A beer and dinner didn’t lead to any revelations, so in the morning I called the shop, and let them know it was coming; then got AAA on the horn. The independent shop we use is just up the road, so it didn’t take long to get the car over there. I ran through what I checked, and tried, and they agreed that I had done all the reasonable things; I have to admit, a bit of validation felt good in the face of failure.
The shop gave me a call in a few hours, after the mechanics started poking at it; they thought maybe the new starter was bad. I suggested they check the old one, which I had left in the car, and put it back in if it tested OK. I’m skeptical that’s the issue, but in hindsight I should have tried hooking up the old starter to a battery myself, to see if that was in fact the problem… but at the time, it sure seemed the obvious fix.
A couple days later, the shop called again; the car’s ready.
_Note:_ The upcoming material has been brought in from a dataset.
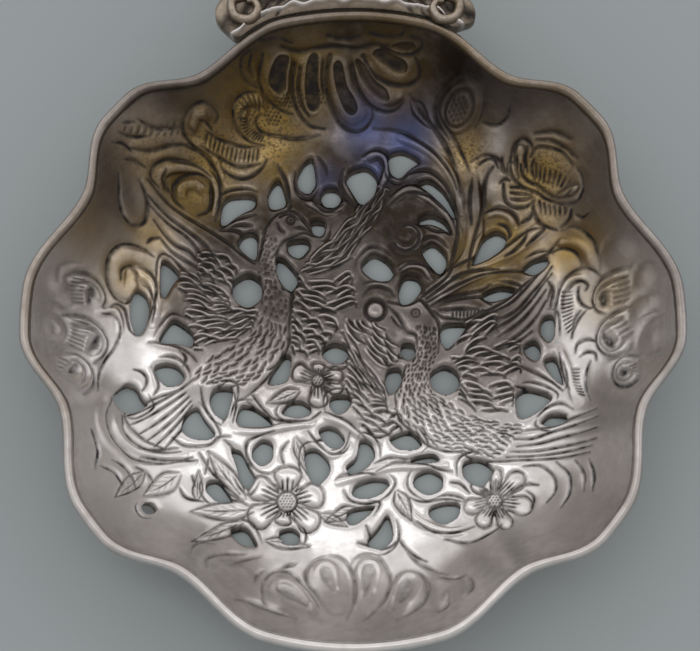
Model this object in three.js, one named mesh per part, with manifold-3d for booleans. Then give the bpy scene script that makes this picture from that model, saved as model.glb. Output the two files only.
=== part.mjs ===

I go over there to pick it up, and the original (old) starter is installed, so it wasn’t that. What is new, is a battery cable, or at least half of one… Aha! The negative/ground cable had corroded internally, and the resistance under load had gone through the roof! It still conducted enough to pass a continuity check, and “sort of” work (e.g. the accessories would come on in the car) but once loaded when running the starter it would choke the current. Lesson learned. The shop kindly charged me only for the actual cost to replace the cable, I think it was maybe $90? I think they felt bad about futzing around with the starter like I did.